8. What will it take to make a difference for learners of Te Reo Māori? (link)

Whanau mai te reo cover

In this post, Nicola Bright highlights the fact that most learners of Te Reo Māori are attending English-medium schools. Nicola considers what NZ schools can do to contribute to Te Reo revitalisation, and provides a practical yet challenging set of questions that schools can use to reflect on their learning pathways for Te Reo Māori, their transition processes for Te Reo learners, their ways of involving whānau and developing home/school links, and how the school environments support Te Reo Māori use.

 

9. Curriculum integration – Challenging the popular narrative (link)

04 jigsaw round

This post by NZARE Sutton-Smith Award winner Dr Graham McPhail reviews the popular arguments in favour of curriculum integration as a way to prepare students for the future we can’t yet imagine. Based on his research on NZ secondary school teachers’ use of curriculum integration, Graham challenges these popular arguments and cautions that “it is much harder than it looks”. He suggests proceeding with caution and with an awareness of the underlying goals and assumptions related to curriculum integration efforts.

 

10. The place and possibilities of active participation in inclusive early childhood education (link)

Kate Cover image

Our #NZAREtop10 concludes with a post that both warms the heart and challenges the status quo in terms of how we sometimes respond to disabled children in NZ society.
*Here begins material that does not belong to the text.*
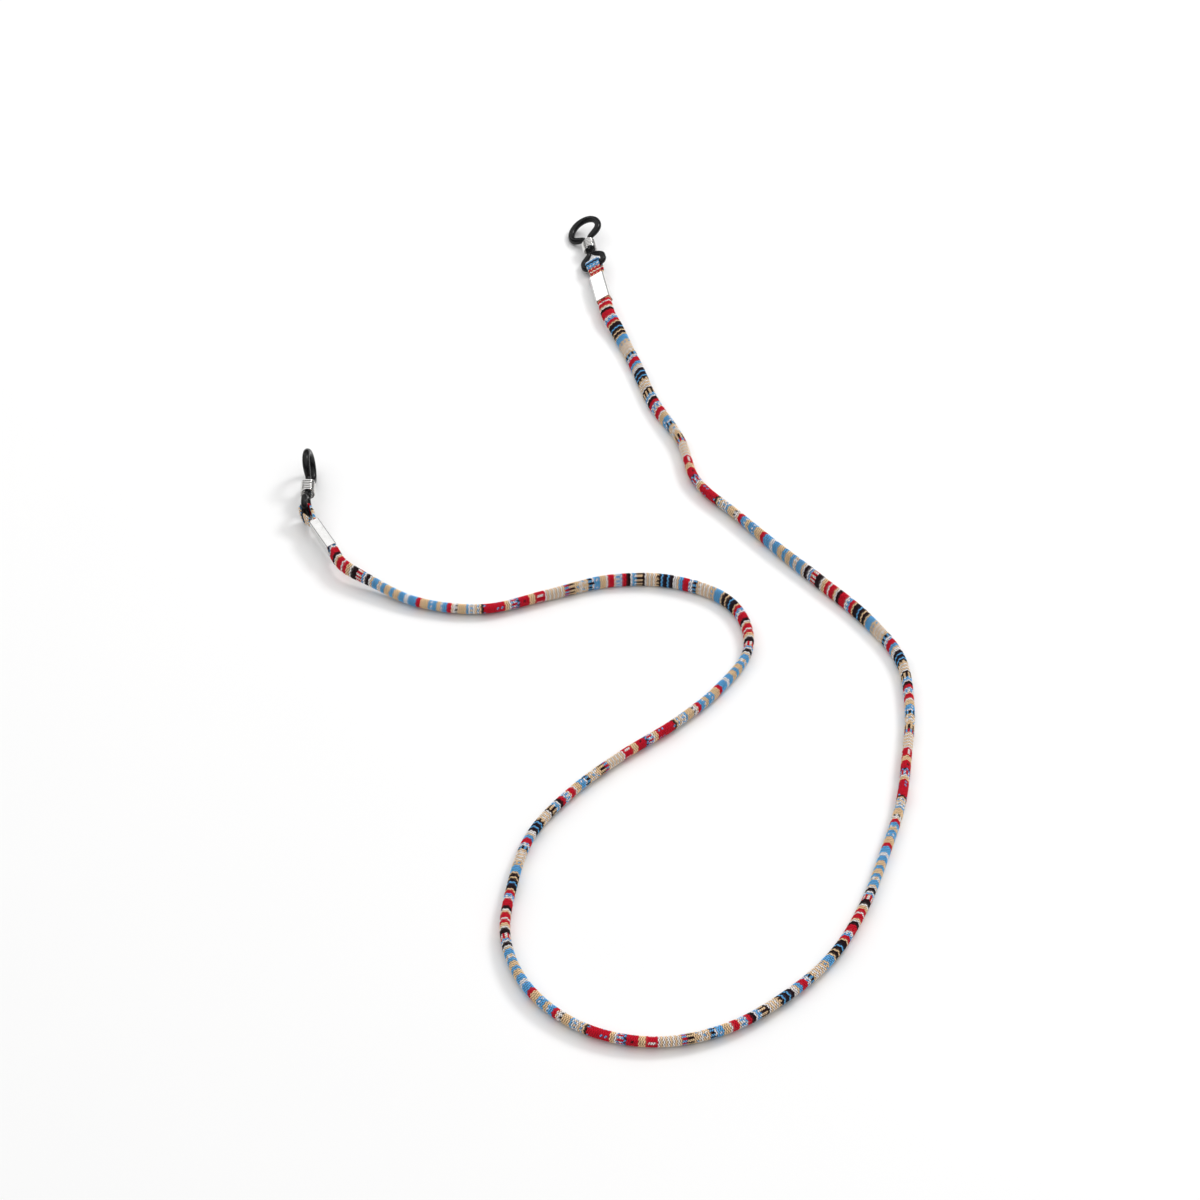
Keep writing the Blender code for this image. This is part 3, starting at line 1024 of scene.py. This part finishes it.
def filler_strands(course):
    """Three loose strands that wind round each other inside the sleeve."""
    cord = bpy.context.scene.strap_cord
    colours = bpy.context.scene.strap_yarns
    twist_pitch = 11.0 * MM
    offset_wide = 0.95 * MM
    offset_deep = 0.42 * MM
    run = runs_along(course.places)
    strands = []
    for index in range(3):
        phase = 2.0 * math.pi * (run / twist_pitch + index / 3.0)
        places = (
            course.places
            + course.wide * (offset_wide * np.cos(phase))[:, None]
            + course.deep * (offset_deep * np.sin(phase))[:, None]
        )
        inner = slice(8, len(places) - 8, 4)
        line = Course(places[inner], course.wide[inner], cord.strand_radius, cord.strand_radius)
        strands.append(sweep("filler_strand", line, 8, domed=0.2 * MM))
    material = filler_material("filler_yarn", colours.filler)
    item = join_pieces("filler_strands", strands)
    item.data.materials.clear()
    item.data.materials.append(material)
    return item


class StrapStudio(Operator):
    """Camera, floor and soft studio light"""

    bl_idname = "strap.studio"
    bl_label = "Studio"

    def execute(self, context):
        studio = context.scene.strap_studio
        scene = context.scene
        scene.view_settings.view_transform = "Standard"
        add_camera(scene, studio)
        add_floor(studio)
        add_lights(scene, studio)
        return {"FINISHED"}


def add_camera(scene, studio):
    """A camera that looks along +Y and down at the strap."""
    data = bpy.data.cameras.new("camera")
    data.lens = studio.lens
    data.sensor_width = 36.0
    data.clip_start = 0.02
    data.clip_end = 20.0
    camera = bpy.data.objects.new("camera", data)
    back = Vector((0.0, -math.cos(studio.elevation), math.sin(studio.elevation)))
    camera.location = Vector(studio.centre) + back * studio.distance
    camera.rotation_euler = (math.pi / 2.0 - studio.elevation, 0.0, 0.0)
    scene.collection.objects.link(camera)
    scene.camera = camera


def add_floor(studio):
    """The surface that the strap lies on."""
    half = studio.floor_size / 2.0
    corners = [(-half, -half, 0.0), (half, -half, 0.0), (half, half, 0.0), (-half, half, 0.0)]
    floor = mesh_object("floor", corners, [(0, 1, 2, 3)], smooth=False)
    floor.data.materials.append(floor_material("table_top"))


def add_area_light(name, place, target, size, power):
    """A soft square light that faces the target."""
    data = bpy.data.lights.new(name, "AREA")
    data.shape = "SQUARE"
    data.size = size
    data.energy = power
    light = bpy.data.objects.new(name, data)
    light.location = place
    toward = Vector(target) - Vector(place)
    light.rotation_euler = toward.to_track_quat("-Z", "Y").to_euler()
    bpy.context.scene.collection.objects.link(light)


def add_lights(scene, studio):
    """A small key light and a low softbox behind, under a pale sky with a dark horizon."""
    add_area_light("key_light", KEY_PLACE, studio.centre, KEY_SIZE, studio.key_power)
    add_area_light("low_softbox", LOW_PLACE, LOW_TARGET, LOW_SIZE, studio.low_power)
    world = bpy.data.worlds.new("studio_sky")
    world.use_nodes = True
    tree = world.node_tree
    direction = add_node(tree, "ShaderNodeTexCoord").outputs["Generated"]
    upward = add_node(tree, "ShaderNodeSeparateXYZ", {"Vector": direction}).outputs["Z"]
    sky = add_node(tree, "ShaderNodeMapRange", {
        "Value": upward,
        "From Min": math.sin(studio.horizon),
        "From Max": math.sin(studio.sky_start),
        "To Min": DARK_HORIZON * studio.sky_strength,
        "To Max": studio.sky_strength,
    }, interpolation_type="SMOOTHSTEP").outputs["Result"]
    seen = add_node(tree, "ShaderNodeLightPath").outputs["Is Camera Ray"]
    strength = add_node(tree, "ShaderNodeMath", {0: seen, 1: sky}, operation="MAXIMUM")
    background = tree.nodes["Background"]
    background.inputs["Color"].default_value = (1.0, 1.0, 1.0, 1.0)
    tree.links.new(strength.outputs["Value"], background.inputs["Strength"])
    scene.world = world


class StrapCord(Operator):
    """The woven sleeve and the filler strands inside it"""

    bl_idname = "strap.cord"
    bl_label = "Woven cord"

    def execute(self, context):
        cord = context.scene.strap_cord
        colours = context.scene.strap_yarns
        course, length = cord_course()
        draft = read_draft(CORD_DRAFT)
        sleeve = weave_ground("woven_ground", course, draft, cord.first_row)
        finish_piece(sleeve, ground_material("ground_weave", colours.ground), "strap")
        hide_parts("woven_sleeve")
        strands = filler_strands(course)
        finish_piece(strands, None, "strap")
        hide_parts("filler_core")
        floats = []
        middle = len(course.places) // 2
        halves = (("near", 0, middle), ("far", middle, 2 * middle))
        for number, (word, first, last) in enumerate(halves):
            seats = float_seats(
                word + "_seats", course, draft, cord.first_row, cord.columns, seed=11 + number,
                keep=lambda station: (station >= first) & (station < last),
            )
            floats.extend(weave_floats("cord_" + word, seats, 21 + 10 * number))
        for item in floats:
            finish_piece(item, None, "strap")
        return {"FINISHED"}


# --- End fittings -----------------------------------------------------------------------------


def fold_line():
    """The fold's middle line in its end's frame: out of the crimp, round the eye and back."""
    eyes = bpy.context.scene.strap_eyes
    crimps = bpy.context.scene.strap_crimps
    mouth = -crimps.reach
    far = mouth - crimps.length + eyes.setback
    share = np.linspace(0.0, 1.0, 40)
    ease = share * share * (3.0 - 2.0 * share)
    rise_x = mouth * (1.0 - share)
    rise_z = eyes.layer_offset + (eyes.bend_radius - eyes.layer_offset) * ease
    out_x = np.concatenate([[far], rise_x])
    out_z = np.concatenate([[eyes.layer_offset], rise_z])
    angles = np.linspace(0.5 * math.pi, -0.5 * math.pi, 40)[1:-1]
    x = np.concatenate([out_x, eyes.bend_radius * np.cos(angles), out_x[::-1]])
    z = np.concatenate([out_z, eyes.bend_radius * np.sin(angles), -out_z[::-1]])
    return np.stack([x, np.zeros(len(x)), z], axis=1)


def fold_course(side):
    """The fold's course in place, and its middle line in its end's frame."""
    cord = bpy.context.scene.strap_cord
    crimps = bpy.context.scene.strap_crimps
    eyes = bpy.context.scene.strap_eyes
    line = fold_line()
    rows = int(round(runs_along(line)[-1] / cord.row_pitch))
    at = crimp_frame(side)
    local = resampled(line, 2 * rows + 1)
    places = placed(at, local)
    half_wide = eyes.half_width + eyes.spread * eased(local[:, 0], -0.8 * crimps.reach, 0.0)
    course = Course(places, at[:3, 1], half_wide, eyes.half_depth, FOLD_SQUARENESS)
    return course, local


class StrapEyes(Operator):
    """The cord's folded ends, which hold the rubber loops"""

    bl_idname = "strap.eyes"
    bl_label = "Cord eyes"

    def execute(self, context):
        cord = context.scene.strap_cord
        crimps = context.scene.strap_crimps
        hidden = -crimps.reach - 1.0 * MM
        ground_finish = bpy.data.materials["ground_weave"]
        for number, side in enumerate(SIDES):
            course, local = fold_course(side)
            draft = read_draft(EYE_DRAFTS[side])
            mouth_row = int(np.argmax(local[:, 0] > -crimps.reach)) // 2
            ground = weave_ground(side + "_eye_ground", course, draft, -mouth_row)
            finish_piece(ground, ground_finish, "strap")
            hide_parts(side + "_cord_eye")
            seats = float_seats(
                side + "_eye_seats", course, draft, -mouth_row, cord.columns - 4,
                seed=31 + number, keep=lambda station: local[station, 0] > hidden,
            )
            pieces = weave_floats(side + "_eye", seats, 41 + number)
            floats = join_pieces(side + "_eye_floats", pieces)
            finish_piece(floats, None, "strap")
        return {"FINISHED"}


def crimp_section(inset):
    """The folded sheet's outline and inside line, from one edge of the seam round to the other."""
    crimps = bpy.context.scene.strap_crimps
    lines = []
    for depth in (inset, crimps.wall - inset):
        half_width = crimps.width / 2.0 - depth
        half_height = crimps.height / 2.0 - depth
        corner = max(crimps.corner - depth, 0.1 * MM)
        line = [(crimps.seam / 2.0 + inset, -half_height)]
        corners = ((1, -1, 270), (1, 1, 0), (-1, 1, 90), (-1, -1, 180))
        for across, up, start in corners:
            for step in range(7):
                angle = math.radians(start + 15.0 * step)
                y = across * (half_width - crimps.crown - corner) + corner * math.cos(angle)
                z = up * (half_height - corner) + corner * math.sin(angle)
                line.append((y, z))
            for share in CROWN_STEPS if across * up < 0 else ():
                z = up * share * (half_height - corner)
                line.append((across * (half_width - crimps.crown * share * share), z))
        line.append((-crimps.seam / 2.0 - inset, -half_height))
        lines.append(line)
    return lines


def crimp_mesh(side):
    """A flat tube folded from sheet, with softened ends and an open seam on its back."""
    crimps = bpy.context.scene.strap_crimps
    start = -crimps.reach - crimps.length
    soften = [(0.0, 0.09), (0.03, 0.04), (0.09, 0.0)]
    stations = [(start + run * MM, inset * MM) for run, inset in soften]
    stations += [(start + crimps.length * share, 0.0) for share in (0.25, 0.5, 0.75)]
    stations += [(start + crimps.length - run * MM, inset * MM) for run, inset in reversed(soften)]
    points = []
    for x, inset in stations:
        outer, inner = crimp_section(inset)
        points.extend((x, y, z) for y, z in outer + inner[::-1])
    ring = len(points) // len(stations)
    half = ring // 2
    faces = []
    for station in range(len(stations) - 1):
        near = station * ring
        far = near + ring
        for step in range(ring):
            beside = (step + 1) % ring
            faces.append((near + step, near + beside, far + beside, far + step))
    last = (len(stations) - 1) * ring
    for step in range(half - 1):
        inside = ring - 1 - step
        faces.append((step, inside, inside - 1, step + 1))
        faces.append((last + step, last + step + 1, last + inside - 1, last + inside))
    return mesh_object(side + "_crimp_sheet", placed(crimp_frame(side), points), faces)


class StrapCrimps(Operator):
    """The folded metal crimps that clamp the cord's ends"""

    bl_idname = "strap.crimps"
    bl_label = "Crimps"

    def execute(self, context):
        steel = steel_material("polished_steel")
        for side in SIDES:
            item = crimp_mesh(side)
            item.data.set_sharp_from_angle(angle=math.radians(32.0))
            finish_piece(item, steel, "strap")
            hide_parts(side + "_crimp")
        return {"FINISHED"}


def loop_line():
    """Half of the rubber loop's middle line and its radii, from the eye to the tip."""
    loops = bpy.context.scene.strap_loops
    side_reach = loops.foot_half_width + loops.foot_bend
    half = [(0.0, y, loops.foot_radius) for y in np.linspace(0.0, loops.foot_half_width, 6)]
    for angle in np.radians(np.linspace(7.5, 90.0, 12)):
        x = loops.foot_bend * (1.0 - math.cos(angle))
        y = loops.foot_half_width + loops.foot_bend * math.sin(angle)
        half.append((x, y, loops.foot_radius))
    shoulder = 2.7 * MM
    for share in np.linspace(0.0, 1.0, 18):
        ease = (1.0 - math.cos(math.pi * share)) / 2.0
        x = shoulder + (loops.neck_start - shoulder) * share
        y = side_reach + (loops.neck_half_width - side_reach) * ease
        radius = loops.foot_radius + (loops.neck_radius - loops.foot_radius) * ease
        half.append((x, y, radius))
    lobe_centre = loops.tip - loops.radius - loops.lobe_half_width
    throat = loops.neck_end + 1.5 * MM
    for x in np.linspace(loops.neck_start, loops.neck_end, 10)[1:-1]:
        half.append((x, loops.neck_half_width, loops.neck_radius))
    for share in np.linspace(0.0, 1.0, 24):
        rest = 1.0 - share
        widening = 3.0 * rest * share**2 + share**3
        x = loops.neck_end * rest**3 + throat * 3.0 * rest * share + lobe_centre * share**3
        y = loops.neck_half_width + (loops.lobe_half_width - loops.neck_half_width) * widening
        radius = loops.neck_radius + (loops.radius - loops.neck_radius) * min(1.0, 2.0 * share)
        half.append((x, y, radius))
    for angle in np.radians(np.linspace(5.0, 90.0, 18)):
        x = lobe_centre + loops.lobe_half_width * math.sin(angle)
        y = loops.lobe_half_width * math.cos(angle)
        half.append((x, y, loops.radius))
    return np.array(half)


class StrapLoops(Operator):
    """The rubber loops that hold the temple arms"""

    bl_idname = "strap.loops"
    bl_label = "Rubber loops"

    def execute(self, context):
        rubber = rubber_material("black_rubber")
        half = loop_line()
        mirrored = half[-2:0:-1] * (1.0, -1.0, 1.0)
        whole = np.concatenate([half, mirrored])
        around = np.concatenate([whole[-3:, 2], whole[:, 2], whole[:3, 2]])
        radii = np.convolve(around, np.ones(7) / 7.0, mode="valid")
        local = np.stack([whole[:, 0], whole[:, 1], np.zeros(len(whole))], axis=1)
        for side in SIDES:
            at = loop_frame(side)
            course = Course(placed(at, local), at[:3, 2], radii, radii, closed=True)
            item = sweep(side + "_rubber_ring", course, 24)
            finish_piece(item, rubber, side + "_loop")
            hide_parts(side + "_rubber_loop")
        return {"FINISHED"}


def coil_line():
    """The wire's middle line in the loop's frame: a round helix over the neck's two strands."""
    loops = bpy.context.scene.strap_loops
    coils = bpy.context.scene.strap_coils
    radius = loops.neck_half_width + loops.neck_radius + coils.gap + coils.wire_radius
    share = np.linspace(0.0, 1.0, int(coils.turns * 40) + 1)
    angle = 2.0 * math.pi * coils.turns * share
    x = coils.centre + coils.pitch * coils.turns * (share - 0.5)
    return np.stack([x, radius * np.sin(angle), radius * np.cos(angle)], axis=1)


class StrapCoils(Operator):
    """The wire coils that slide on the rubber loops' necks"""

    bl_idname = "strap.coils"
    bl_label = "Wire coils"

    def execute(self, context):
        coils = context.scene.strap_coils
        wire = wire_material("bright_wire")
        line = coil_line()
        for side in SIDES:
            at = loop_frame(side)
            course = Course(placed(at, line), at[:3, 0], coils.wire_radius, coils.wire_radius)
            item = sweep(side + "_wire_coil", course, 16, domed=0.1 * MM)
            finish_piece(item, wire, side + "_coil")
            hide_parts(side + "_cinch_coil")
        return {"FINISHED"}


# --- Add-on -----------------------------------------------------------------------------------


OPERATORS = (StrapStudio, StrapCord, StrapEyes, StrapCrimps, StrapLoops, StrapCoils)


class StrapPanel(Panel):
    """Buttons that build the strap, piece by piece"""

    bl_idname = "VIEW3D_PT_strap"
    bl_label = "Retainer strap"
    bl_space_type = "VIEW_3D"
    bl_region_type = "UI"
    bl_category = "Strap"

    def draw(self, context):
        column = self.layout.column(align=True)
        for operator in OPERATORS:
            column.operator(operator.bl_idname)


def register():
    """Add the settings, the operators and the panel."""
    for name, group in SETTINGS.items():
        bpy.utils.register_class(group)
        setattr(bpy.types.Scene, name, PointerProperty(type=group))
    for item in (*OPERATORS, StrapPanel):
        bpy.utils.register_class(item)


def unregister():
    """Take them away again."""
    for item in reversed((*OPERATORS, StrapPanel)):
        bpy.utils.unregister_class(item)
    for name, group in SETTINGS.items():
        delattr(bpy.types.Scene, name)
        bpy.utils.unregister_class(group)


def main():
    """Build the strap and its stage."""
    register()
    bpy.ops.strap.studio()
    bpy.ops.strap.cord()
    bpy.ops.strap.eyes()
    bpy.ops.strap.crimps()
    bpy.ops.strap.loops()
    bpy.ops.strap.coils()


if __name__ == "__main__":
    main()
Kate McAnelly reports on her masters research, which involved an ethnographic case study of an early childhood centre that was highly successful in supporting active engagement and inclusion for a disabled boy. She highlights the human rights foundation for inclusive education and questions why more early childhood practice does not reflect this foundation.

 

We hope you have enjoyed this #NZAREtop10 for 2017! We are looking forward to many more inspiring and challenging posts in 2018. Nāu te rourou, nāku te rourou, ka ora ai te iwi – with your contribution and mine, the people will prosper.